May 18, 2022

Gensler Research Shares 5 Ways Developers Can Rethink The Future

April LaMon

What makes a great living experience? That is the question the Gensler Research Institute set out to find with its 2022 Residential Experience Index. The study sought to identify elements that provide residents with a satisfactory living experience and aspects of residential development they would prefer or prioritize as the real estate and economic landscapes continue to evolve. 

For the study, Gensler surveyed over 13,000 residents across nine diverse markets: Atlanta, Austin, Chicago, Dallas, London, New York, San Francisco, Seattle, and Singapore. Based on the data, Gensler put together a list of the top 5 ways real estate developers can rethink the future of residential development and design

While affordability and more inventory remain top concerns for residents, Gensler notes there are many opportunities for developers to examine what residents really want out of their living experience. That way, they can create better housing, not just more housing. 

According to Gensler, “major decisions in many residential projects — from unit size and mix to amenity offerings — too often reinforce the status quo. The focus on standard practices and predictability has resulted in a growing ‘sameness’ of new residential development, and the lack of contextual and innovative solutions only spurs more resistance to new development by local communities.”

Here are five key findings from Gensler’s research that highlight what residents want to see with future real estate development. 

1. More Living Space

Gensler’s research found that residents desire more space, sometimes even preferring larger units over building amenities. With COVID spurring the work from home trend, the importance of improved building layouts, adequate space for storage and noise control solutions have grown to support “the diverse activities that occur in today’s homes, from working and exercising to cooking and relaxing.”
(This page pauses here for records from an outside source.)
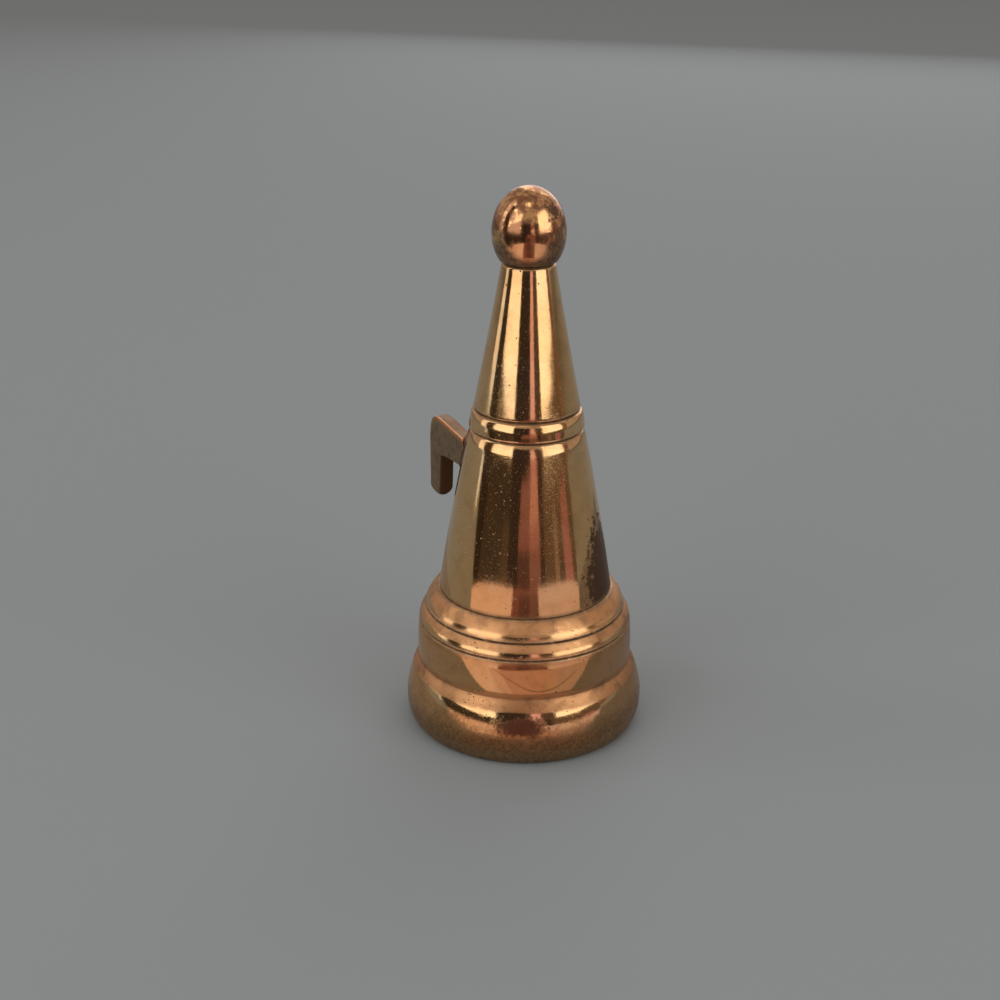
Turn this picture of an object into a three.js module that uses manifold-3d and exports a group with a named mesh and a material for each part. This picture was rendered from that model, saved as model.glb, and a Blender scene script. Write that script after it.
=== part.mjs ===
// Brass candle snuffer: a hollow cone with a ball finial, a flared foot and a small hanging hook.
// Millimetres, +Z up. The origin is the centre of the foot's underside, on the snuffer's axis.
// The hook's root faces -X, and its arm leans from there towards +Y.
import * as THREE from "three";
import * as BufferGeometryUtils from "three/addons/utils/BufferGeometryUtils.js";
import Module from "manifold-3d";

// Heights of the turned forms, from the table up
const rimHeight = 8.75;
const rimCrestHeight = 3.2;
const coveHeight = 1.45;
const cylinderHeight = 3.8;
const beadHeight = 2.0;
const shoulderHeight = 2.5;
const lowerConeHeight = 21.5;
const bandHeight = 2.55;
const upperConeHeight = 18.35;
const ballCrestHeight = 3.6;
const ballCapHeight = 5.5;

// The cone's outside, and how far the foot spreads from its bottom, step by step
const coneBottomRadius = 11.05;
const lowerConeTopRadius = 7.25;
const coneSwell = 0.3;
const bandInset = 0.08;
const bandTaper = 0.31;
const bandSwell = 0.16;
const upperConeInset = 0.2;
const neckRadius = 3.3;
const footLedge = 0.2;
const shoulderSpread = 1.6;
const shoulderSwell = 0.42;
const beadSpread = 0.83;
const beadSwell = 0.32;
const cylinderSpread = 0.14;
const cylinderSwell = 0.12;
const coveSpread = 0.33;
const coveHollow = 0.1;
const rimSpread = 1.22;
const rimUndercut = 1.37;
const rimFullness = 0.45;
const rimShoulder = 0.9;
const underFullness = 0.65;

// The ball is a little taller than it is wide
const ballRadius = 4.52;
const ballLowerHalfHeight = 5.45;

// Turned grooves and broken edges
const grooveDepth = 0.24;
const grooveWidth = 0.5;
const footGrooveDepth = 0.18;
const footGrooveWidth = 0.26;
const neckBreak = 0.3;
const ballBreak = 0.2;

// Walls, and the hollow between them
const coneWall = 1.8;
const tipWeb = 3.1;
const hollowDomeHeight = 2.0;
const footWall = 1.62;
const mouthChamfer = 0.5;
const crownThickness = 2.9;
const crownChamfer = 0.9;

// The cone's spigot in the foot's collar, and the solder round its end
const spigotInset = 0.95;
const spigotClearance = 0.05;
const spigotPastCrown = 0.6;
const solderWidth = 0.7;
const solderHollow = 0.12;

// The ball's stud in the cone's top
const studRadius = 1.5;
const studLength = 5.4;
const studClearance = 0.05;
const studRelief = 0.4;
const studChamfer = 0.3;

// The hanging hook: a flat plate whose reach is measured along its arm from the brazed end
const hookSkewDegrees = 50;
const hookThickness = 2.0;
const hookReach = 7.65;
const hookBelowBand = 1.95;
const armRootHeight = 3.75;
const armTipRise = 0.75;
const armTipDrop = 0.4;
const armCornerRound = 1.7;
const armCornerHeight = 3.4;
const hookHeight = 10.6;
const legTopWidth = 3.0;
const legTipWidth = 2.7;
const legTipRound = 1.2;
const legTipFlank = 0.8;
const hookEdge = 0.16;

// The hook's seat in the cone's flank
const seatDepth = 0.8;
const brazeThickness = 0.7;
const mortiseClearance = 0.1;

// Steps of the round shapes
const turnSteps = 64;
const curveSteps = 4;
const ballSteps = 9;

// Levels and radii that follow from the sizes above
const coveTopZ = rimHeight + coveHeight;
const beadBottomZ = coveTopZ + cylinderHeight;
const beadTopZ = beadBottomZ + beadHeight;
const footTopZ = beadTopZ + shoulderHeight;
const lowerGrooveZ = footTopZ + lowerConeHeight;
const upperGrooveZ = lowerGrooveZ + bandHeight;
const neckZ = upperGrooveZ + upperConeHeight;
const ballCentreZ = neckZ + ballCrestHeight;
const ballTopZ = ballCentreZ + ballCapHeight;
const ledgeRadius = coneBottomRadius + footLedge;
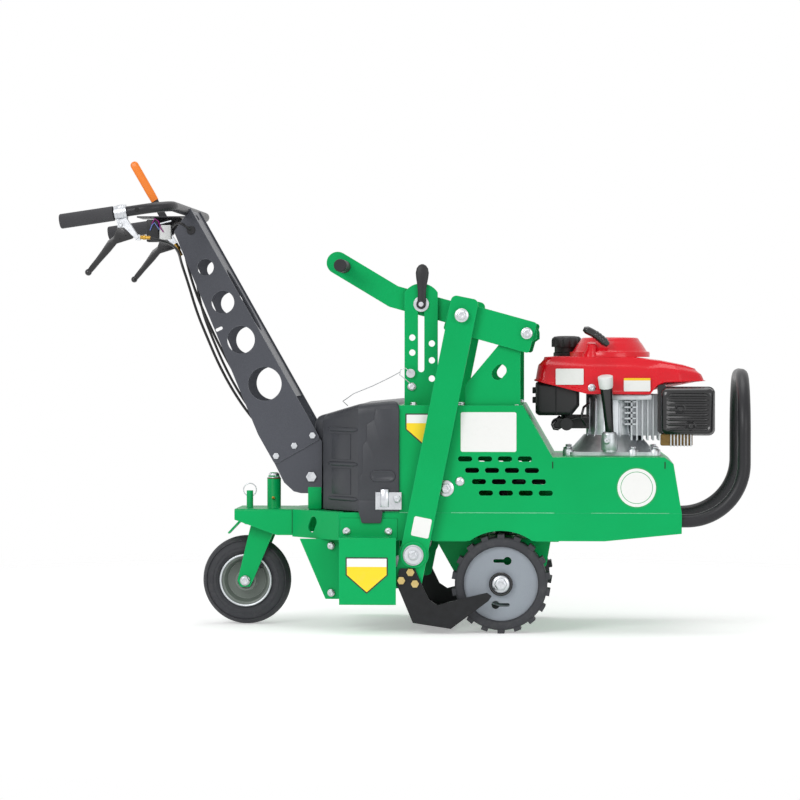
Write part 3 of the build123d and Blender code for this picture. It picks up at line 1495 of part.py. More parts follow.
with BuildPart() as recoil_housing:
    with BuildSketch(Plane.XY.offset(shroud_top_z)):
        with Locations((recoil_x, 0)):
            Circle(recoil_foot_r)
    with BuildSketch(Plane.XY.offset(recoil_shoulder_z)):
        with Locations((recoil_x, 0)):
            Circle(recoil_r)
    loft()
    with BuildSketch(Plane.XY.offset(recoil_shoulder_z)):
        with Locations((recoil_x, 0)):
            Circle(recoil_r)
    with BuildSketch(Plane.XY.offset(recoil_top_z)):
        with Locations((recoil_x, 0)):
            Circle(recoil_crown_r)
    loft()
    add(block(376, 402, pull_y - 9, -60, shroud_top_z, 611))
    add(leaning_rod(on_pull(-42), on_pull(-pull_grip_h / 2 - 1), 8))
    add(leaning_rod(on_pull(-36), on_pull(0), rope_r + 0.7), mode=Mode.SUBTRACT)
recoil_housing.part.label = "recoil_housing"
export_step(recoil_housing.part, "parts/recoil_housing.step")
with BuildPart() as recoil_grip:
    with BuildSketch(Plane.XZ.offset(pull_grip_y)):
        with Locations((pull_grip_x, pull_grip_z)):
            SlotOverall(pull_grip_l, pull_grip_h, rotation=-pull_lean)
    extrude(amount=pull_grip_t)
    fillet(faces().sort_by(Axis.Y)[0].edges(), 6)
    add(leaning_rod(on_pull(-30), on_pull(-4), rope_r))
recoil_grip.part.label = "recoil_grip"
export_step(recoil_grip.part, "parts/recoil_grip.step")

# Fuel cap with its neck
with BuildPart() as fuel_cap:
    add(upright_rod(cap_x, cap_y, recoil_shoulder_z, cap_top_z, cap_r))
    fillet(edges().group_by(Axis.Z)[-1], 7)
    add(upright_rod(cap_x, cap_y, shroud_top_z + seat_gap, recoil_shoulder_z, cap_neck_r))
fuel_cap.part.label = "fuel_cap"
export_step(fuel_cap.part, "parts/fuel_cap.step")

# Air cleaner box and carburettor below the rear of the shroud
with BuildPart() as air_cleaner:
    add(
        block(
            air_box_rear_x, air_box_rear_x + air_box_l, -86, 50, air_box_bottom_z, shroud_bottom_z + 20
        )
    )
    fillet(edges().filter_by(Axis.Z), 16)
    add(engine_shroud.part, mode=Mode.SUBTRACT)
air_cleaner.part.label = "air_cleaner"
export_step(air_cleaner.part, "parts/air_cleaner.step")
with BuildPart() as carburetor:
    add(block(330, 396, -50, 10, 444, air_box_bottom_z))
    fillet(edges().filter_by(Axis.Y).group_by(Axis.X)[0], 10)
    add(cross_rod(346, 454, -78, -48, 14))
    add(crankcase.part, mode=Mode.SUBTRACT)
carburetor.part.label = "carburetor"
export_step(carburetor.part, "parts/carburetor.step")

# Muffler with its louvred guard
muffler_rear_x = muffler_x - muffler_l / 2
muffler_fore_x = muffler_x + muffler_l / 2
muffler_top_z = muffler_bottom_z + muffler_h
guard_face_y = muffler_y - muffler_half_t
with BuildPart() as muffler:
    add(
        block(
            muffler_rear_x + guard_t, muffler_fore_x - guard_t, muffler_y - 16, muffler_y + 44,
            muffler_bottom_z + 8, muffler_top_z - 6,
        )
    )
    fillet(edges().filter_by(Axis.Y), 14)
muffler.part.label = "muffler"
export_step(muffler.part, "parts/muffler.step")
with BuildPart() as muffler_guard:
    add(
        block(
            muffler_rear_x, muffler_fore_x, guard_face_y, muffler_y + muffler_half_t,
            muffler_bottom_z, muffler_top_z,
        )
    )
    fillet(edges().filter_by(Axis.Y), 12)
    fillet(faces().sort_by(Axis.Y)[0].edges(), 3)
    add(
        block(
            muffler_rear_x + guard_t, muffler_fore_x - guard_t, guard_face_y + guard_t,
            muffler_y + muffler_half_t + 1, muffler_bottom_z + guard_t, muffler_top_z - guard_t,
        ),
        mode=Mode.SUBTRACT,
    )
    for louvre in range(louvre_n):
        slot_z = muffler_bottom_z + 16 + louvre * (muffler_h - 32) / (louvre_n - 1)
        add(
            block(
                muffler_rear_x + 18, muffler_fore_x - 14, guard_face_y - 1, guard_face_y + guard_t + 1,
                slot_z - louvre_h / 2, slot_z + louvre_h / 2,
            ),
            mode=Mode.SUBTRACT,
        )
muffler_guard.part.label = "muffler_guard"
export_step(muffler_guard.part, "parts/muffler_guard.step")

# Dipstick: a cap on the tube with the stick below it
stick_dir = (Vector(*dipstick_head) - Vector(*dipstick_foot)).normalized()


def on_stick(along):
    """Point on the dipstick's line, measured up from the top of its tube."""
    return tuple(Vector(*dipstick_head) + stick_dir * along)


with BuildPart() as dipstick:
    add(leaning_rod(on_stick(seat_gap), on_stick(12), dipstick_r + 4))
    add(leaning_rod(on_stick(12), on_stick(35), dipstick_cap_r))
    add(leaning_rod(on_stick(-80), on_stick(1), 2.5))
dipstick.part.label = "dipstick"
export_step(dipstick.part, "parts/dipstick.step")


def on_bar(x):
    """Height of the handlebar's centre line on its straight legs."""
    return bar_top_z - (bar_corner_x - x) * tan(radians(bar_fall))


# Lever perches: a clamp round the bar with two cheeks, a pin and the cable arm
perch_z = on_bar(perch_x)
lever_pivot_x = perch_x
lever_pivot_z = perch_z - perch_drop
cheek = brake_lever_t / 2 + seat_gap
with BuildPart() as perch:
    with BuildSketch(Plane(origin=(perch_x, -bar_half, perch_z), z_dir=grip_dir)):
        Circle(bar_r + 4.5)
        Circle(bar_r, mode=Mode.SUBTRACT)
    extrude(amount=perch_w / 2, both=True)
    for side in (-1, 1):
        with BuildSketch(Plane.XZ.offset(bar_half + side * (cheek + 1.5) - 1.5)):
            with BuildLine():
                Polyline(
                    (perch_x - 9, perch_z - bar_r - 2),
                    (perch_x + 12, perch_z - bar_r),
                    (perch_x + 40, perch_z - 54),
                    (perch_x + 33, perch_z - 58),
                    (perch_x + 8, lever_pivot_z - 6),
                    (perch_x - 6, lever_pivot_z - 6),
                    close=True,
                )
            make_face()
            with Locations((lever_pivot_x, lever_pivot_z)):
                Circle(lever_pin_r, mode=Mode.SUBTRACT)
        extrude(amount=3)
    add(block(perch_x + 32, perch_x + 42, -bar_half - cheek, -bar_half + cheek, perch_z - 60, perch_z - 48))
    add(cross_rod(lever_pivot_x, lever_pivot_z, -bar_half - cheek - 5, -bar_half + cheek + 5, lever_pin_r))
lever_perches = group("lever_perches", perch.part, perch.part.mirror(Plane.XZ))
export_step(lever_perches, "parts/lever_perches.step")

# Brake levers: a flat lever with a triangular heel and a ball at its tip
tip_x = lever_pivot_x - brake_lever_l * cos(radians(54.5))
tip_z = lever_pivot_z - brake_lever_l * sin(radians(54.5))
with BuildPart() as brake_lever:
    with BuildSketch(Plane.XZ.offset(bar_half - brake_lever_t / 2)):
        with BuildLine():
            Polyline(
                (lever_pivot_x - 7, lever_pivot_z + 4),
                (lever_pivot_x + 5, lever_pivot_z + 4),
                (lever_pivot_x + 22, lever_pivot_z - 26),
                (lever_pivot_x - 4, lever_pivot_z - 37),
                (tip_x + 9, tip_z + 3),
                (tip_x - 3, tip_z + 7),
                (lever_pivot_x - 22, lever_pivot_z - 20),
                close=True,
            )
        make_face()
        with Locations((tip_x, tip_z)):
            Circle(7)
        with Locations((lever_pivot_x, lever_pivot_z)):
            Circle(lever_pin_r + pin_fit, mode=Mode.SUBTRACT)
    extrude(amount=brake_lever_t)
right_brake_lever = brake_lever.part
right_brake_lever.label = "right_brake_lever"
export_step(right_brake_lever, "parts/right_brake_lever.step")
left_brake_lever = brake_lever.part.mirror(Plane.XZ)
left_brake_lever.label = "left_brake_lever"
export_step(left_brake_lever, "parts/left_brake_lever.step")

# Control bracket: a folded plate behind the bar's cross tube with two ears for the speed lever
bracket_z = bar_top_z - bar_r - 3
with BuildPart() as control_bracket:
    add(block(speed_pivot_x - 62, bar_corner_x + 6, -46, 46, bracket_z, bracket_z + 3))
    with BuildSketch(Plane.XY.offset(bracket_z)):
        with Locations((speed_pivot_x - 5, 0)):
            Rectangle(64, 7)
    extrude(amount=3, mode=Mode.SUBTRACT)
    for side in (-1, 1):
        with BuildSketch(Plane.XZ.offset(side * 5.5 - 1.5)):
            with BuildLine():
                Polyline(
                    (speed_pivot_x - 30, bracket_z),
                    (speed_pivot_x + 34, bracket_z),
                    (speed_pivot_x + 14, speed_pivot_z - 26),
                    (speed_pivot_x - 14, speed_pivot_z - 26),
                    close=True,
                )
            make_face()
        extrude(amount=3)
    add(cross_rod(speed_pivot_x, speed_pivot_z, -10, 10, 4))
control_bracket.part.label = "control_bracket"
export_step(control_bracket.part, "parts/control_bracket.step")

# Speed lever: a flat steel bar with a coloured sleeve
lever_lean_plane = Plane(
    origin=(speed_pivot_x, 2.5, speed_pivot_z),
    x_dir=(-sin(radians(speed_lever_lean)), 0, cos(radians(speed_lever_lean))),
    z_dir=(0, -1, 0),
)
sleeve_l = 104.0
with BuildPart() as speed_lever:
    with BuildSketch(lever_lean_plane):
        with Locations((speed_lever_l / 2 - 6, 0)):
            RectangleRounded(speed_lever_l + 12, 16, 7)
        Circle(4 + pin_fit, mode=Mode.SUBTRACT)
    extrude(amount=5)
speed_lever.part.label = "speed_lever"
export_step(speed_lever.part, "parts/speed_lever.step")
sleeve_end = speed_lever_l + 20
with BuildPart() as lever_sleeve:
    with BuildSketch(lever_lean_plane.offset(-3.5)):
        with Locations((sleeve_end - sleeve_l / 2, 0)):
            SlotOverall(sleeve_l, 2 * speed_knob_r + 3)
    extrude(amount=12)
    fillet(faces().sort_by(Axis.Y)[0].edges() + faces().sort_by(Axis.Y)[-1].edges(), 3)
    add(speed_lever.part, mode=Mode.SUBTRACT)
lever_sleeve.part.label = "lever_sleeve"
export_step(lever_sleeve.part, "parts/lever_sleeve.step")


# Control cables: brake cables from the perches and the speed cable from its bracket
def cable(points):
    """Round cable along straight runs joined by arcs as large as the shorter run allows."""
    corners = [Vector(*point) for point in points]
    radii = []
    for before, here, after in zip(corners, corners[1:], corners[2:]):
        turn = (here - before).get_angle(after - here)
        run = min((here - before).length, (after - here).length)
        radii.append(0.45 * run / tan(radians(turn / 2)))
    print("cable radii", [round(radius) for radius in radii])
    with BuildPart() as body:
        with BuildLine() as route:
            FilletPolyline(*points, radius=radii)
        with BuildSketch(Plane(origin=route.line @ 0, z_dir=route.line % 0)):
            Circle(cable_r)
        sweep()
    run = sum(edge.length for edge in route.edges())
    print("cable length", round(run), "volume ratio", round(body.part.volume / (pi * cable_r ** 2 * run), 4))
    return body.part


arm_tip_x = perch_x + 42
arm_tip_z = perch_z - 54
right_cable = [
    (arm_tip_x + 2, -bar_half, arm_tip_z),
    (arm_tip_x + 42, -bar_half + 14, arm_tip_z - 4),
    (arm_tip_x + 62, -bar_half + 64, arm_tip_z - 14),
    (arm_tip_x + 66, -bar_half + 126, arm_tip_z - 28),
    (arm_tip_x + 62, -130, arm_tip_z - 48),
    (-500, -72, 768),
    (-484, -50, 704),
    (-460, -44, 644),
    (-434, -44, 584),
    (-404, -42, 528),
    (-370, -42, 478),
    (-332, -42, 434),
    (-290, -42, 402),
    (-246, -42, 386),
    (cover_tail_x - 0.3, -42, 382),
]
left_cable = [
    (arm_tip_x + 2, bar_half, arm_tip_z),
    (arm_tip_x + 42, bar_half - 14, arm_tip_z - 4),
    (arm_tip_x + 62, bar_half - 64, arm_tip_z - 14),
    (arm_tip_x + 66, bar_half - 126, arm_tip_z - 28),
    (arm_tip_x + 62, 130, arm_tip_z - 48),
    (-500, 72, 768),
    (-484, 50, 704),
    (-460, 44, 644),
    (-434, 44, 584),
    (-404, 42, 528),
    (-370, 42, 478),
    (-332, 42, 434),
    (-290, 42, 402),
    (-246, 42, 386),
    (cover_tail_x - 0.3, 42, 382),
]
speed_cable = [
    (speed_pivot_x + 20, 14, speed_pivot_z - 12),
    (speed_pivot_x + 34, 14, speed_pivot_z - 44),
    (-512, 10, 806),
    (-494, 4, 750),
    (-470, 0, 694),
    (-444, 0, 638),
    (-414, 0, 582),
    (-382, 0, 530),
    (-348, 0, 482),
    (-312, 0, 438),
    (-272, 0, 408),
    (-230, 0, 394),
    (cover_tail_x - 0.3, 0, 390),
]
control_cables = group("control_cables", cable(right_cable), cable(left_cable), cable(speed_cable))
export_step(control_cables, "parts/control_cables.step")
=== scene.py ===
# %% [markdown]
# # A sod cutter, dressed piece by piece
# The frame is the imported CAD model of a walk-behind sod cutter: +X is the front with the tube
# bumper, +Z is up, and the operator walks behind the handle. Every length is in metres. The
# CAD pieces whose shape is right stay and only get a finish. The pieces that need softer or
# richer forms are modelled here and stand in for their CAD node.

# %% Load the frame
from math import atan2, cos, hypot, pi, radians, sin, tan

import bpy
from mathutils import Euler, Matrix, Vector


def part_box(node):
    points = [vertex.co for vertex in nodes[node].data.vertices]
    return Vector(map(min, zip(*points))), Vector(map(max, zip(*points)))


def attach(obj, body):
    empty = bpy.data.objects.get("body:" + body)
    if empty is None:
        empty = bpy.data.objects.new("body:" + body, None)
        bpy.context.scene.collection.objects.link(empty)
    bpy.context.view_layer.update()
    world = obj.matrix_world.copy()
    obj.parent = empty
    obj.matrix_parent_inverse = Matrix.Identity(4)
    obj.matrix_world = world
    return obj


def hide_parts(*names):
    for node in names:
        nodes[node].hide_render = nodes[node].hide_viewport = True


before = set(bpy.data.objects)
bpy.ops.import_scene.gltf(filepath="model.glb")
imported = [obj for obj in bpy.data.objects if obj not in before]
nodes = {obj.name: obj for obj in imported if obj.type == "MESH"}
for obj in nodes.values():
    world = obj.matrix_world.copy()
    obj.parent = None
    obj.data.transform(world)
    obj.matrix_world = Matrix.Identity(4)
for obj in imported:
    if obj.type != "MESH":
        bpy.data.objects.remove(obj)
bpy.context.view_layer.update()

# %% [markdown]
# ## Camera
# The photograph was taken from the machine's right, 6.5 m away, with a long lens. Lines that
# run across the machine meet well to the right of the picture's middle, so the camera stands
# near the engine's rear edge and turns a little to the left. A long lens is what keeps the
# two sides of the handle channel almost on top of each other.

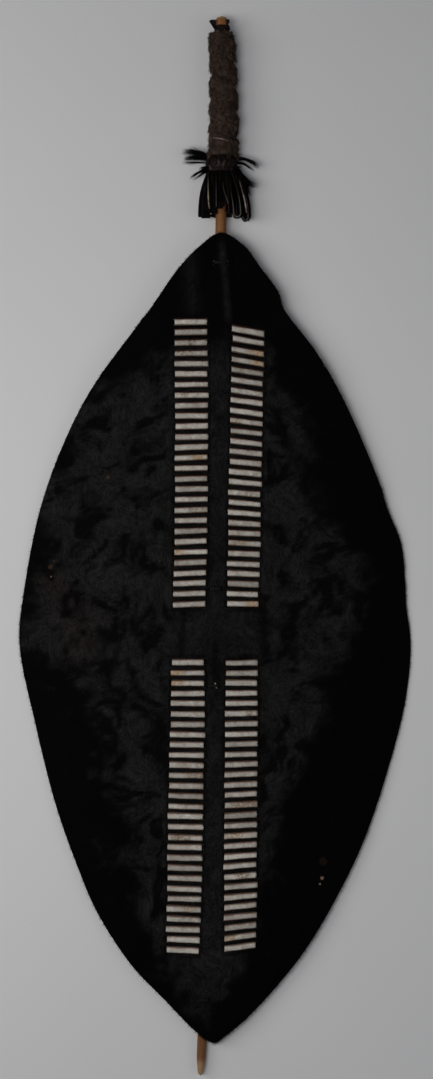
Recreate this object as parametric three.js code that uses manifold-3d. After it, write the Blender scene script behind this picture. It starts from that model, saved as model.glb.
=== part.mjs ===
// A hide shield: a pointed oval of black cowhide carried on a long wooden stick. Four white hide strips are
// laced through rows of slits down the front. Fur is wound round the head of the stick, above a fringe of
// looped hide strips, and thong ties hold the stick to the back of the hide.
//
// The shield lies face up on level ground. X runs across it, Y runs along the stick towards its head, and Z
// is up. All sizes are in millimetres.
import * as THREE from "three";
import { mergeVertices } from "three/addons/utils/BufferGeometryUtils.js";
import Module from "manifold-3d";

const wasm = await Module();
wasm.setup();
const { Manifold, Mesh: SolidMesh } = wasm;

// ---- Driving dimensions ---------------------------------------------------------------------------------

const GAP = 0.35; // between pieces that touch

const STICK = {
  headY: 821, // top of the rounded head
  footY: -821, // end of the whittled point
  headX: 11,
  footX: -22,
  bow: 8.3, // sideways bend at mid length
  headRadius: 9.2,
  footRadius: 6.9,
  domeLength: 9,
  pointLength: 30,
  pointRadius: 3.9,
  stationStep: 230,
  sides: 12,
};
const FUR_REST = { y: 760, axisZ: 20 }; // the stick's height where the fur lies on the ground
const FOOT_REST = { y: -700, axisZ: 9.6 }; // and where the lowest tie does

const HIDE = {
  thickness: 4,
  archFall: 2.37e-4, // the underside falls by this times the square of the distance from the ridge
  overStick: 1.0, // room between the stick and the hide above it
  creases: [-320, -235, -160, -80, 0, 80, 160, 235, 320],
  outlineSamples: 92,
};

// The cut edge of the hide, from its head point down the right side to its foot and up the left side.
const HIDE_EDGE = [
  [10, 484], [43, 466], [73, 428], [98, 393], [106, 369], [157, 301], [200, 227], [256, 98],
  [268, 60], [290, 5], [296, -51], [298, -92], [305, -150], [297, -238], [265, -360], [226, -469],
  [173, -572], [128, -641], [60, -719], [17, -756], [-1, -767], [-26, -752], [-77, -701],
  [-130, -646], [-182, -567], [-212, -498], [-247, -400], [-279, -275], [-304, -150], [-297, -70],
  [-265, 79], [-201, 227], [-122, 338], [-101, 365], [-55, 430], [-20, 466],
];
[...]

2. Reassessing the Value of Shared Amenity Spaces

In line with a need for more space, Gensler notes that developers should carefully consider the role of building amenities in future projects. The survey found residents most valued fitness centers and on-site parking but would eliminate other shared amenity spaces if necessary. Gensler states, “A comprehensive amenity strategy should consider not just the available spaces, but the activities and behaviors they could support and how they could change over time in response to residents’ evolving needs and interests among — a balance of space, programming, and service.” They also noted that amenity strategies should connect the building back to the surrounding neighborhood, noting residents who were surveyed preferred to be within walkable distance of grocery stores, restaurants and green space.

3. Design to Support Aging in Place

According to the survey, factors that promote aging in place have become increasingly important for residents. Gensler notes new development should be more “diverse, inclusive, and longevity-ready” and “able to support the needs of people at all life stages.”

4. Confronting Resistance to Development

Gensler states “NIMBYism (the “Not In My Backyard” attitude) transcends demographic groups.” New development sometimes causes resistance from a variety of different demographic populations, from low to high income. Gensler states we have an opportunity to “streamline strategies to entitlement that would benefit both developers and residents.”

5. Create Community Connection

According to Gensler, of the residents surveyed who live in multifamily housing, “82% believe it is important to feel a sense of community in their building” and “community cohesion may depend on the relationships between community members, but the built environment can still play a significant role.”

In conclusion, the Gensler survey found there are many opportunities to improve future real estate development in a way that offers a more positive and supportive living experience for residents of all types.